Back in I went, straight to the front of the line, where the cashier who waited on us noticed me standing. She said to someone, "See what's wrong with her sandwich." That woman came over and asked if I needed help, so I opened the box and said: "We've never ordered this sandwich before. Does it always come with half a bun?" She got a good laugh out of that, and I returned outside with a complete chicken select sandwich.
Next up ... my brother. He ate his McChicken and then realized he didn't get his cheeseburger. Back in he went, and out he came with a cheeseburger. During his trip, someone spilled a full coffee in the entryway. As he said, "that's probably going to be there for a while."

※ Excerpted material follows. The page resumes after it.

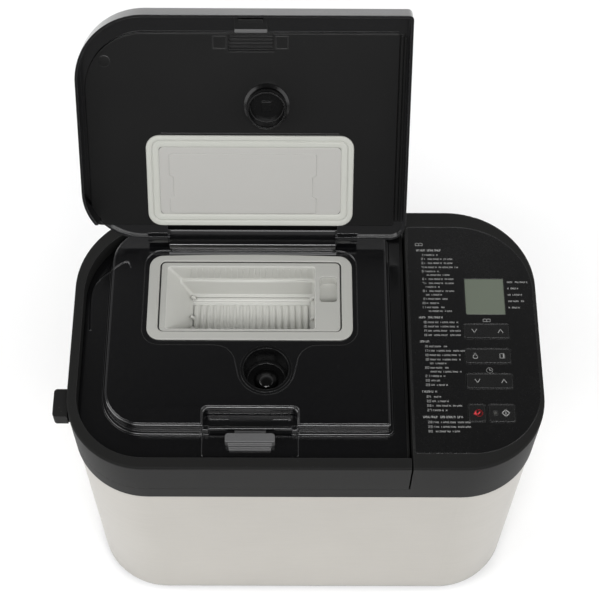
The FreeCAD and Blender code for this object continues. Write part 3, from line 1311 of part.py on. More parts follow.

And that was pretty much the end of the show at the Vero Beach McDonald's, save for a quick survey of the back of the establishment for the "truck out back." Yep, no truck.
By the way, they're hiring.
4 Comments:
At 3/02/2006 12:27 PM, SJPSandman said…
Hmmmm. A McDonalds in Vero Beach -- near Dodger Town, I'm sure -- that sucks? No surprise.
I bet you wouldn't have had these problems if you'd simply gone a little further up I-95 and hit one of the fine establishments in Port St. Lucie, spring training home of the New York Mets!
At 3/02/2006 2:52 PM, jersey girl said…
Sandman, a fine point. Just imagine if we had been in the Tampa area.
At 3/02/2006 5:17 PM, Todd Cohen said…
I am surprised Mr. Sandman didn't throw out a "I need TP for my bunghole" for the people.
Interestingly, McDonald's has started it's own American Idol-type contest for its employees (http://www.mcdonalds.com/usa/voice.html). I'm sure the public wants to see acne-covered faces belting out tunes like "Eat It" and "Cheeseburger in Paradise."
Because if there's one demographic in this country who has bonfide talent, it's definitely the people at McDonald's.
At 3/06/2006 10:05 AM, jersey girl said…
Hey, they're fast, they're friendly, they're lovin' it!!